- _SHORT PROBLEM_: Take all the material and copy it exactly.

- _MATERIAL PROVIDED_:
══════
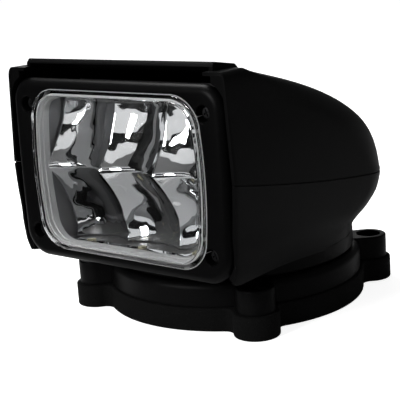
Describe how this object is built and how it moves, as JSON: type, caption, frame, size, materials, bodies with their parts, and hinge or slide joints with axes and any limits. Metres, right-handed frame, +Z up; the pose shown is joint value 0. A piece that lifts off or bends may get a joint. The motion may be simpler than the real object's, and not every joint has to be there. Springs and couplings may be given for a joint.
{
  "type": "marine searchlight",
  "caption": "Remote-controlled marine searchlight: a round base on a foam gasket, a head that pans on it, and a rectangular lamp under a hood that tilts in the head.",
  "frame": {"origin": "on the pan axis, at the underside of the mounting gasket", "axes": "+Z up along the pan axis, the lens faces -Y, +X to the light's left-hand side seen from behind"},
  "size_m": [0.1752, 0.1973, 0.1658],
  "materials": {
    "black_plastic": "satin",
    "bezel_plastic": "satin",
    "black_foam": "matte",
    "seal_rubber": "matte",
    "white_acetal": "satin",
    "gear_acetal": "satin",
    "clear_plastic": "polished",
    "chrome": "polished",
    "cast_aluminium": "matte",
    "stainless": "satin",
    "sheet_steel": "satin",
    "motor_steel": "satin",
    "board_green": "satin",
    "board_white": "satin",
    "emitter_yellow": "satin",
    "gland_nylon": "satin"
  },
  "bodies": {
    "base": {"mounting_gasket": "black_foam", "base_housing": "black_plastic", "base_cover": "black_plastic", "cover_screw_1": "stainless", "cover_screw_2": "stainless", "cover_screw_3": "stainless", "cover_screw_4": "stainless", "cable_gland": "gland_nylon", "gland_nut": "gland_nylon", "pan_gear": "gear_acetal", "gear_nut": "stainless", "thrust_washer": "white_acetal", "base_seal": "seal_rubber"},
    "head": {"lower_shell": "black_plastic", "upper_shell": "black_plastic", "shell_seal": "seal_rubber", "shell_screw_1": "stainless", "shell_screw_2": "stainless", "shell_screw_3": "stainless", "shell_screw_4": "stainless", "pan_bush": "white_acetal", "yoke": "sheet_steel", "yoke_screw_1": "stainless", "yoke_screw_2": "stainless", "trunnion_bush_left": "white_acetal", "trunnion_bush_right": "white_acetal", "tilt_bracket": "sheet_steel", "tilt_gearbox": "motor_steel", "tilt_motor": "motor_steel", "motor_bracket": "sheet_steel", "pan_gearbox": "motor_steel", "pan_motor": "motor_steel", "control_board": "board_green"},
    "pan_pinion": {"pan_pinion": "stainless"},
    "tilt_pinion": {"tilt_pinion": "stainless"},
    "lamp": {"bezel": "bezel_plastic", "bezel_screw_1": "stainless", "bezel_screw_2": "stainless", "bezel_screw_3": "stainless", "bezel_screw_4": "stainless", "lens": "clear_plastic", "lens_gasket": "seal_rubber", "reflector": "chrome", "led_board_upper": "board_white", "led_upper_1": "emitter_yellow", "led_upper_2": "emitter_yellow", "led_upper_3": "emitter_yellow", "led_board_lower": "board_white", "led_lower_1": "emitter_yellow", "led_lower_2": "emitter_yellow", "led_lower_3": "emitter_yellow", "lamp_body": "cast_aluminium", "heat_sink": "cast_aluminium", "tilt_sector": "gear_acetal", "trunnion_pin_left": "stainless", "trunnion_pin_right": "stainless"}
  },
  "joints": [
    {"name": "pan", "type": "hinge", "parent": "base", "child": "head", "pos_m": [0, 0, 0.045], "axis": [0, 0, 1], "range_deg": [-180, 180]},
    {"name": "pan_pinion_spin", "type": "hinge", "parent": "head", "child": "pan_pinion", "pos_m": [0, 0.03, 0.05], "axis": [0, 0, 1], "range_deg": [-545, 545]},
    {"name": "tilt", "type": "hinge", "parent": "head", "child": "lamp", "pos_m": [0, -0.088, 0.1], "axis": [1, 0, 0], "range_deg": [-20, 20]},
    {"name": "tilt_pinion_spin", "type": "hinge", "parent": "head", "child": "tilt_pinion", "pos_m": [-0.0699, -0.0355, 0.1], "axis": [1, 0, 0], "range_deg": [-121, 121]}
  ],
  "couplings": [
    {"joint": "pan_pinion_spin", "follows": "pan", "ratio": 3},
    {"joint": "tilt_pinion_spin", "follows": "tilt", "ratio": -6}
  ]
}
══════
- _WRITTEN SOLUTION_:
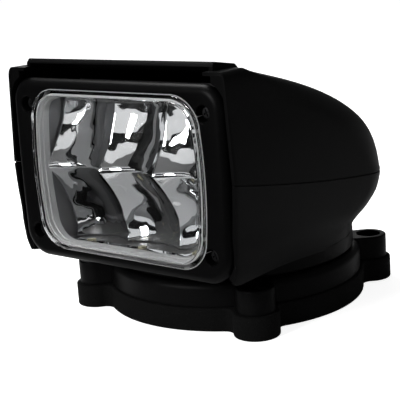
Describe how this object is built and how it moves, as JSON: type, caption, frame, size, materials, bodies with their parts, and hinge or slide joints with axes and any limits. Metres, right-handed frame, +Z up; the pose shown is joint value 0. A piece that lifts off or bends may get a joint. The motion may be simpler than the real object's, and not every joint has to be there. Springs and couplings may be given for a joint.
{
  "type": "marine searchlight",
  "caption": "Remote-controlled marine searchlight: a round base on a foam gasket, a head that pans on it, and a rectangular lamp under a hood that tilts in the head.",
  "frame": {"origin": "on the pan axis, at the underside of the mounting gasket", "axes": "+Z up along the pan axis, the lens faces -Y, +X to the light's left-hand side seen from behind"},
  "size_m": [0.1752, 0.1973, 0.1658],
  "materials": {
    "black_plastic": "satin",
    "bezel_plastic": "satin",
    "black_foam": "matte",
    "seal_rubber": "matte",
    "white_acetal": "satin",
    "gear_acetal": "satin",
    "clear_plastic": "polished",
    "chrome": "polished",
    "cast_aluminium": "matte",
    "stainless": "satin",
    "sheet_steel": "satin",
    "motor_steel": "satin",
    "board_green": "satin",
    "board_white": "satin",
    "emitter_yellow": "satin",
    "gland_nylon": "satin"
  },
  "bodies": {
    "base": {"mounting_gasket": "black_foam", "base_housing": "black_plastic", "base_cover": "black_plastic", "cover_screw_1": "stainless", "cover_screw_2": "stainless", "cover_screw_3": "stainless", "cover_screw_4": "stainless", "cable_gland": "gland_nylon", "gland_nut": "gland_nylon", "pan_gear": "gear_acetal", "gear_nut": "stainless", "thrust_washer": "white_acetal", "base_seal": "seal_rubber"},
    "head": {"lower_shell": "black_plastic", "upper_shell": "black_plastic", "shell_seal": "seal_rubber", "shell_screw_1": "stainless", "shell_screw_2": "stainless", "shell_screw_3": "stainless", "shell_screw_4": "stainless", "pan_bush": "white_acetal", "yoke": "sheet_steel", "yoke_screw_1": "stainless", "yoke_screw_2": "stainless", "trunnion_bush_left": "white_acetal", "trunnion_bush_right": "white_acetal", "tilt_bracket": "sheet_steel", "tilt_gearbox": "motor_steel", "tilt_motor": "motor_steel", "motor_bracket": "sheet_steel", "pan_gearbox": "motor_steel", "pan_motor": "motor_steel", "control_board": "board_green"},
    "pan_pinion": {"pan_pinion": "stainless"},
    "tilt_pinion": {"tilt_pinion": "stainless"},
    "lamp": {"bezel": "bezel_plastic", "bezel_screw_1": "stainless", "bezel_screw_2": "stainless", "bezel_screw_3": "stainless", "bezel_screw_4": "stainless", "lens": "clear_plastic", "lens_gasket": "seal_rubber", "reflector": "chrome", "led_board_upper": "board_white", "led_upper_1": "emitter_yellow", "led_upper_2": "emitter_yellow", "led_upper_3": "emitter_yellow", "led_board_lower": "board_white", "led_lower_1": "emitter_yellow", "led_lower_2": "emitter_yellow", "led_lower_3": "emitter_yellow", "lamp_body": "cast_aluminium", "heat_sink": "cast_aluminium", "tilt_sector": "gear_acetal", "trunnion_pin_left": "stainless", "trunnion_pin_right": "stainless"}
  },
  "joints": [
    {"name": "pan", "type": "hinge", "parent": "base", "child": "head", "pos_m": [0, 0, 0.045], "axis": [0, 0, 1], "range_deg": [-180, 180]},
    {"name": "pan_pinion_spin", "type": "hinge", "parent": "head", "child": "pan_pinion", "pos_m": [0, 0.03, 0.05], "axis": [0, 0, 1], "range_deg": [-545, 545]},
    {"name": "tilt", "type": "hinge", "parent": "head", "child": "lamp", "pos_m": [0, -0.088, 0.1], "axis": [1, 0, 0], "range_deg": [-20, 20]},
    {"name": "tilt_pinion_spin", "type": "hinge", "parent": "head", "child": "tilt_pinion", "pos_m": [-0.0699, -0.0355, 0.1], "axis": [1, 0, 0], "range_deg": [-121, 121]}
  ],
  "couplings": [
    {"joint": "pan_pinion_spin", "follows": "pan", "ratio": 3},
    {"joint": "tilt_pinion_spin", "follows": "tilt", "ratio": -6}
  ]
}